The SP used 135 - 135 - 90 degree spacing with a cranked front axle, so I'm totally confused.
sarges wrote:...how on earth could you take an articulated loco and turn it into a rigid wheelbase loco... mick
Actually, it's really not that hard to take boiler off an articulated chassis, and install it on a rigid chassis of sufficient length and strength.
IIRC, the only place the boiler is actually connected to the chassis is at the cylinders.
so I'm totally confused.
Confused as to why the drawings haven't surfaced to put an end to this question.
BigJim wrote:I found the following on web site: http://www.steamlocomotive.com/3cylinder/"I have been told that the designers had to keep the quartering at equal 120 degree angles partially for centrifugal mass balancing reasons. However, if the inside cylinder is inclined at say 7°, it would normally be necessary to set the cranks at 120°-127°-113° to preserve the torque distribution. Apparently, this was not necessary for the 9000s."
BigJim wrote:The SP used 135 - 135 - 90 degree spacing with a cranked front axle, so I'm totally confused.

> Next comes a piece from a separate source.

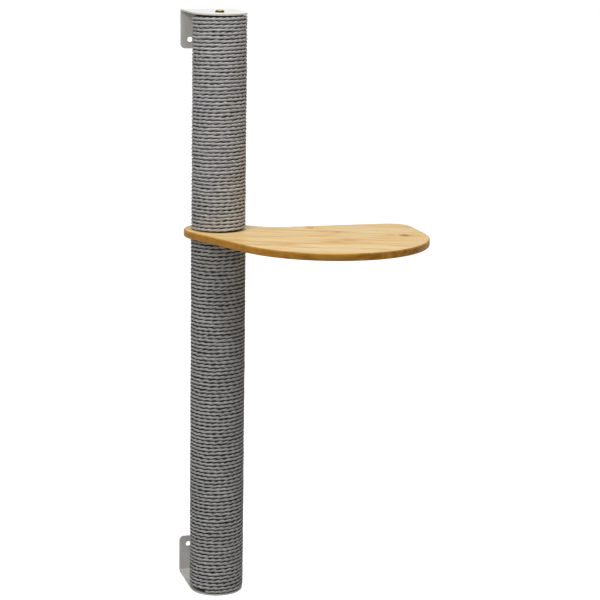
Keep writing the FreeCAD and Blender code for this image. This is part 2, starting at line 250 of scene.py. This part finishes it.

JanOlov wrote:[quoting from Wikipedia?]There has been some debate as to whether the first driving axle of the 4-12-2 was cranked to provide clearance for the main rod connected to the second axle. It has been shown that there was no such crank on the first axle.
It seems the first and second driving axles were 88 inches apart and the inside rod was 113 inches long. If I remember right that the inside cylinder tilt was 9 1/2 degrees, and if we assume the axis of the center cylinder intersected the axis of the crank axle, then that leaves 10.45 inches between the centerline of the inside rod and the centerline of the first axle. So how fat is the rod, and what's the axle diameter?
(We can't take it for granted that the inside cylinder axis intersects the axle axis. After all, the outside cylinders don't.)